The danger isn't the IRS. The danger is the "middle-class mindset" that views taxes as an unavoidable weather event rather than a controllable business expense.
The Brutal Truth About W-2 Income
If you want to talk about who is actually getting "screwed" during tax season, it’s not the billionaire with the complex return. It’s the high-earning W-2 employee.
Doctors, lawyers, and mid-level executives are the cash cows of the federal government. They have high visibility, very few available deductions, and their taxes are taken before they even see their paycheck.
The secret to "supercharging" your taxes isn't finding a better accountant; it's changing the nature of your income. Earned income (W-2) is taxed at the highest rates. Passive income and capital gains are taxed at much lower rates.

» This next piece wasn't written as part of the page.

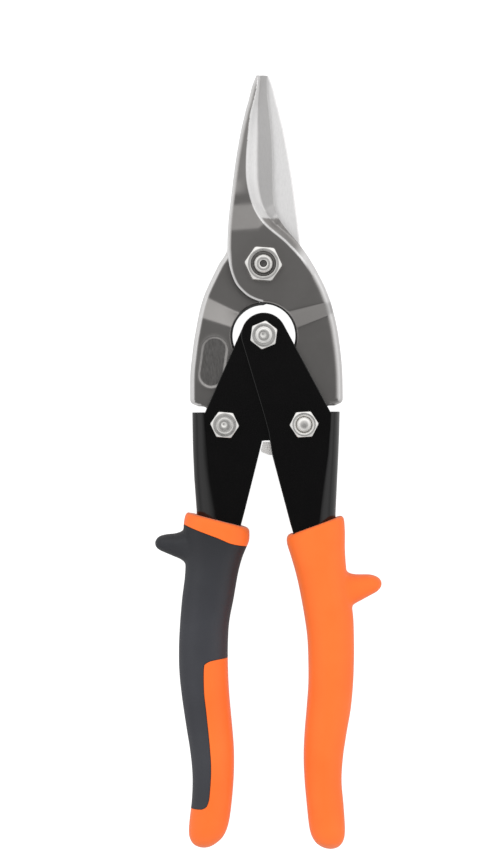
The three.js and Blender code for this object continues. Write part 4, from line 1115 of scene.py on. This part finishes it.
# ------------------------------------------------------------------ grips
# Stations: y and x of the left side, y and x of the right side, half height.
LEFT_GRIP = [
    [-79.9, -25.0, -84.9, -5.7, 8.7], [-80.3, -25.5, -85.4, -5.2, 9.1],
    [-81.4, -25.9, -86.3, -4.98, 9.4], [-84.4, -26.3, -89.2, -5.1, GRIP_HALF],
    [-88, -26.1, -91.5, -6.1, GRIP_HALF], [-93, -25.7, -95, -7.5, GRIP_HALF],
    [-99.9, -25.9, -99.9, -8.8, GRIP_HALF], [-107.7, -26.9, -107.7, -10.2, GRIP_HALF],
    [-115.4, -27.6, -115.4, -11.7, GRIP_HALF], [-123, -28.0, -123, -12.2, GRIP_HALF],
    [-131, -27.95, -131, -12.2, GRIP_HALF], [-139, -27.2, -139, -11.85, GRIP_HALF],
    [-149, -25.8, -149, -11.0, GRIP_HALF], [-156.8, -24.6, -156.8, -10.45, GRIP_HALF],
    [-164.5, -23.9, -164.5, -10.5, GRIP_HALF], [-172.3, -24.1, -172.3, -11.1, GRIP_HALF],
    [-180, -25.0, -180, -12.2, GRIP_HALF], [-184.2, -25.1, -184.4, -13.9, 8.6],
    [-186.9, -23.9, -187.0, -16.6, 6.4], [-188.2, -21.9, -188.2, -18.7, 3.4],
    [-188.5, -21.0, -188.5, -19.6, 1.2]]
RIGHT_GRIP = [
    [-87.3, 7.8, -81.2, 24.9, 8.7], [-87.7, 7.3, -81.7, 25.4, 9.1],
    [-88.6, 7.05, -82.9, 25.7, 9.4], [-90.5, 7.2, -87, 25.9, GRIP_HALF],
    [-94.7, 8.5, -92, 25.85, GRIP_HALF], [-99.9, 9.96, -98, 26.2, GRIP_HALF],
    [-105, 11.1, -105, 27.0, GRIP_HALF], [-112.8, 12.5, -112.8, 28.3, GRIP_HALF],
    [-120.6, 13.55, -120.6, 28.6, GRIP_HALF], [-128.3, 13.85, -128.3, 28.55, GRIP_HALF],
    [-136, 13.8, -136, 28.2, GRIP_HALF], [-143.8, 13.2, -143.8, 27.4, GRIP_HALF],
    [-151.6, 12.5, -151.6, 26.0, GRIP_HALF], [-159.3, 12.15, -159.3, 24.8, GRIP_HALF],
    [-167, 12.4, -167, 24.3, GRIP_HALF], [-174.8, 13.05, -174.8, 24.9, GRIP_HALF],
    [-182.6, 13.9, -182.6, 25.3, GRIP_HALF], [-186.2, 15.4, -186.0, 24.8, 8.4],
    [-188.0, 17.4, -187.9, 23.6, 6.0], [-188.9, 19.2, -188.9, 22.1, 3.2],
    [-189.1, 20.1, -189.1, 21.3, 1.2]]
# Horn on each grip's outer side: x, upper y, lower y, half height.
LEFT_HORN = [
    [-21.5, -84.4, -100.5, 7.4], [-24.2, -84.9, -98.4, 7.0], [-25.8, -85.5, -96.4, 6.6],
    [-27.3, -86.2, -95.1, 6.2], [-29.2, -86.75, -94.3, 5.8], [-32, -87.0, -93.1, 5.4],
    [-34.2, -87.6, -92.1, 4.5], [-35.3, -88.7, -91.1, 2.9], [-35.62, -89.5, -90.2, 1.0]]
RIGHT_HORN = [
    [22.5, -96.0, -117.5, 7.4], [25.3, -98.0, -114.2, 7.0], [26.8, -99.6, -111.8, 6.6],
    [28.6, -100.25, -110.1, 6.2], [31, -100.35, -108.8, 5.8], [34, -100.4, -107.2, 5.2],
    [36.3, -101.1, -105.9, 4.3], [37.45, -102.2, -104.6, 2.8], [37.78, -103.0, -103.8, 1.0]]
# Border of the left grip's dark cover, x, y: its end near the blades, then its inner side.
COVER_TOP = [[-25.6, -84.08], [-21.28, -85.85], [-14.97, -88.28], [-10.97, -90.0],
             [-5.94, -91.05], [-2, -91.6]]
COVER_SIDE = [[-11.84, -126.55], [-16.69, -127.17], [-19.2, -128.1], [-19.98, -129.8],
              [-19.98, -137.37], [-19.25, -144.48], [-18.27, -154.81], [-17.87, -162.57],
              [-18.37, -170.32], [-18.75, -172.6], [-19.5, -174.3], [-20.9, -175.05]]
# The zone reaches out to x = -45 so that the horn belongs to the cover.
COVER_ZONE = np.vstack([
    [[-45, -80.5], [-27.5, -83.2]], spline(COVER_TOP, 0.8)[:-1], COVER_TOP[-1:],
    [[-2, -126.3]], spline(COVER_SIDE, 0.6), [[-23.3, -175.1], [-45, -175.2]]])


def grip_ring(station, inset):
    """Rounded rectangle across the grip, skewed with its two sides' y."""
    left_y, left_x, right_y, right_x, half = station
    width = (right_x - left_x) / 2 - inset
    height = max(half - inset, 0.5)
    r = max(0.3, min(6.6 - inset, width * 0.96, height * 0.96))
    corners = []
    for sx, sz, start in ((1, -1, -90), (1, 1, 0), (-1, 1, 90), (-1, -1, 180)):
        a = np.radians(start + np.linspace(0, 90, 10))
        corners.append(np.c_[sx * (width - r) + r * np.cos(a), sz * (height - r) + r * np.sin(a)])
    x, z = np.vstack(corners).T
    slope = (right_y - left_y) / (right_x - left_x)
    return np.c_[(left_x + right_x) / 2 + x, (left_y + right_y) / 2 + x * slope, z]


def grip_body(name, stations, inset=0.0, mats=()):
    p = np.array(stations, float)
    rows = spline(np.c_[(p[:, 0] + p[:, 2]) / 2, p], 1.2)[:, 1:]
    return loft(name, [grip_ring(row, inset) for row in rows], 40, mats)


def grip_solid(name, stations, horn, mats):
    """Grip and horn fused, with the join smoothed."""
    def squarish(v):
        return np.sign(v) * np.abs(v) ** 0.85

    body = grip_body(name, stations, mats=mats)
    a = np.arange(40) * 2 * math.pi / 40
    rings = [np.c_[np.full(40, x), (y0 + y1) / 2 + (y0 - y1) / 2 * squarish(np.cos(a)),
                   half * squarish(np.sin(a))] for x, y0, y1, half in spline(horn, 0.6)]
    boolean(body, loft("horn", rings, 40, mats), "UNION")
    remesh = body.modifiers.new("remesh", "REMESH")
    remesh.mode = "VOXEL"
    remesh.voxel_size = 0.5 * MM
    smooth = body.modifiers.new("smooth", "SMOOTH")
    smooth.factor = 0.5
    smooth.iterations = 9
    apply_mods(body)
    return body


def cavity(channel, half, side, gap=0.26):
    """Room for the channel inside a grip."""
    rows = [row for row in channel if row[0] < -60]
    y, *rest = rows[-1]
    rows[-1] = [y - 0.25, *rest]
    return loft("cavity", [channel_ring(row, side, half + gap, 8, grow=gap, inset=gap)
                           for row in rows])


def grow(plan, margin):
    p = np.array(plan, float)
    along = unit_rows(np.roll(p, -1, 0) - np.roll(p, 1, 0))
    area = 0.5 * np.sum(p[:, 0] * np.roll(p[:, 1], -1) - np.roll(p[:, 0], -1) * p[:, 1])
    turn = 1 if area > 0 else -1
    return p + turn * margin * np.stack([along[:, 1], -along[:, 0]], 1)


def build_grips():
    right = grip_solid("right_grip_shell", RIGHT_GRIP, RIGHT_HORN, (ORANGE,))
    boolean(right, cavity(RIGHT_CHANNEL, OUT_HI, 1))
    tidy(right, 40)
    ship(right, "right_handle", "right_grip")

    cover = grip_solid("left_grip_cover_shell", LEFT_GRIP, LEFT_HORN, (DARK,))
    core = cover.copy()
    core.data = cover.data.copy()
    core.name = "left_grip_core_shell"
    SCENE.collection.objects.link(core)
    core.data.materials.clear()
    core.data.materials.append(ORANGE)
    boolean(cover, prism("zone", COVER_ZONE, -14, 14), "INTERSECT")
    boolean(cover, grip_body("inside", LEFT_GRIP, COVER_WALL))
    # the core gives way to the cover with a small gap all round
    recess = prism("recess", grow(COVER_ZONE, COVER_GAP), -14, 14)
    boolean(recess, grip_body("inside", LEFT_GRIP, COVER_WALL + COVER_GAP))
    boolean(core, recess)
    boolean(core, cavity(LEFT_CHANNEL, IN_HI, -1))
    tidy(cover, 40)
    tidy(core, 40)
    ship(cover, "left_handle", "left_grip_cover")
    ship(core, "left_handle", "left_grip_core")


build_grips()


# ------------------------------------------------------------------ floor, light, camera
def build_floor(half=6.0, z=-0.00006):
    mesh = bpy.data.meshes.new("floor")
    mesh.from_pydata([(-half, -half, z), (half, -half, z), (half, half, z), (-half, half, z)],
                     [], [(0, 1, 2, 3)])
    floor = bpy.data.objects.new("floor", mesh)
    SCENE.collection.objects.link(floor)
    mat, sh = new_material("floor")
    seen = sh.add("LightPath").outputs["Is Camera Ray"]
    sh.surface(Base_Color=sh.ramp(sh.noise(8, 2), (0.3, 0.30), (0.7, 0.31)),
               Roughness=0.9, Specular_IOR_Level=0.1, Emission_Color=(1, 1, 1, 1),
               Emission_Strength=sh.remap(seen, 0.28, 0.96, start=0.0, end=1.0))
    mesh.materials.append(mat)


def build_world():
    """White dome; reflections see it dark overhead, brighter past the tips, with a softbox."""
    world = bpy.data.worlds.new("studio")
    SCENE.world = world
    world.use_nodes = True
    world.node_tree.nodes.clear()
    sh = Shader(world.node_tree)
    output = sh.add("OutputWorld")
    ray = sh.add("TexCoord").outputs["Generated"]

    def toward(*direction):
        node = sh.add("VectorMath", {0: ray, 1: Vector(direction).normalized()},
                      operation="DOT_PRODUCT")
        return node.outputs["Value"]

    angle = sh.add("Math", {0: toward(0.02, -0.10, 1.0)}, operation="ARCCOSINE").outputs[0]
    dome = sh.ramp(sh.remap(angle, 0, 1, start=0, end=math.radians(90)), (0.0, 0.07),
                   (0.10, 0.09), (0.22, 0.50), (0.40, 0.86), (0.68, 0.92), (1.0, 0.48))
    path = sh.add("LightPath")
    y = sh.add("SeparateXYZ", {0: ray}).outputs["Y"]
    beyond_tips = sh.remap(y, 0.68, 1.60, start=-1.0, end=1.0)
    # low softbox, left of the handles
    softbox = sh.remap(toward(-0.24, -0.79, 0.56), 0.0, 0.30,
                       start=math.cos(math.radians(28)), end=math.cos(math.radians(6)))
    gain = sh.add("Math", {0: beyond_tips, 1: softbox}, operation="ADD").outputs[0]
    mirrored = sh.add("VectorMath", operation="SCALE")
    sh.fill(mirrored, {0: dome, "Scale": gain})
    light = sh.mix(path.outputs["Is Glossy Ray"], (1.0, 1.0, 1.0, 1), mirrored.outputs[0])
    # the backdrop meets the floor without a line
    color = sh.mix(path.outputs["Is Camera Ray"], light, (1.15, 1.15, 1.15, 1))
    background = sh.add("Background", {"Color": color, "Strength": 0.9})
    sh.fill(output, {0: background.outputs[0]})


def area_light(name, location, target, size, power):
    light = bpy.data.lights.new(name, "AREA")
    light.shape = "RECTANGLE"
    light.size, light.size_y = size
    light.energy = power
    ob = bpy.data.objects.new(name, light)
    SCENE.collection.objects.link(ob)
    ob.location = location
    aim = Vector(target) - Vector(location)
    ob.rotation_euler = aim.to_track_quat("-Z", "Y").to_euler()
    ob.visible_glossy = False          # only the dome is mirrored


def build_camera(lens=120, sensor=36, view=274.9):
    """Looks straight down, with view millimetres across the frame 3 mm above z = 0."""
    cam = bpy.data.cameras.new("cam")
    cam.sensor_fit = "AUTO"
    cam.sensor_width = sensor
    cam.lens = lens
    cam.clip_start = 0.01
    cam.clip_end = 50
    ob = bpy.data.objects.new("cam", cam)
    SCENE.collection.objects.link(ob)
    ob.location = at(-4.61, -51.94, view * lens / sensor + 3)
    ob.rotation_euler = (0, 0, math.radians(-0.344))
    SCENE.camera = ob


build_floor()
build_world()
area_light("key", location=(-0.75, 0.45, 0.75), target=(0, -0.05, 0), size=(0.7, 0.9), power=5.0)
area_light("fill", location=(0.8, -0.1, 0.6), target=(0, -0.06, 0), size=(0.6, 0.9), power=3.0)
build_camera()
SCENE.view_settings.view_transform = "Standard"
SCENE.view_settings.look = "None"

If you are working 80 hours a week for a paycheck, you are voluntarily entering the highest-taxed bracket of existence. The goal isn't to get a bigger refund from your salary; it's to transition your wealth into assets that the IRS treats with more respect.
Stop Asking "How Much Is My Refund?"
When you ask that question, you are outing yourself as a financial amateur.
Instead, you should be asking:
- "What is my effective tax rate, and how do we lower it by 5% next year?"
- "Which of my current expenses can be reclassified as business deductions?"
- "How can I shift my income from ordinary to capital gains?"
The obsession with the "Big Refund" is a psychological trick. It’s the government returning your own money to you and making you feel grateful for it. It's the ultimate gaslighting of the American taxpayer.
If you want to play the game like the people you read about in the headlines, you have to stop looking for "pennies" and start looking at the structure of your entire financial life. The "supercharged" tax season isn't about what happens in April. It’s about the moves you make in July when everyone else is at the beach.
The IRS doesn't want your "fair share." They want what you're too lazy to protect.
Quit being a lender to the government. Start being an owner of your capital.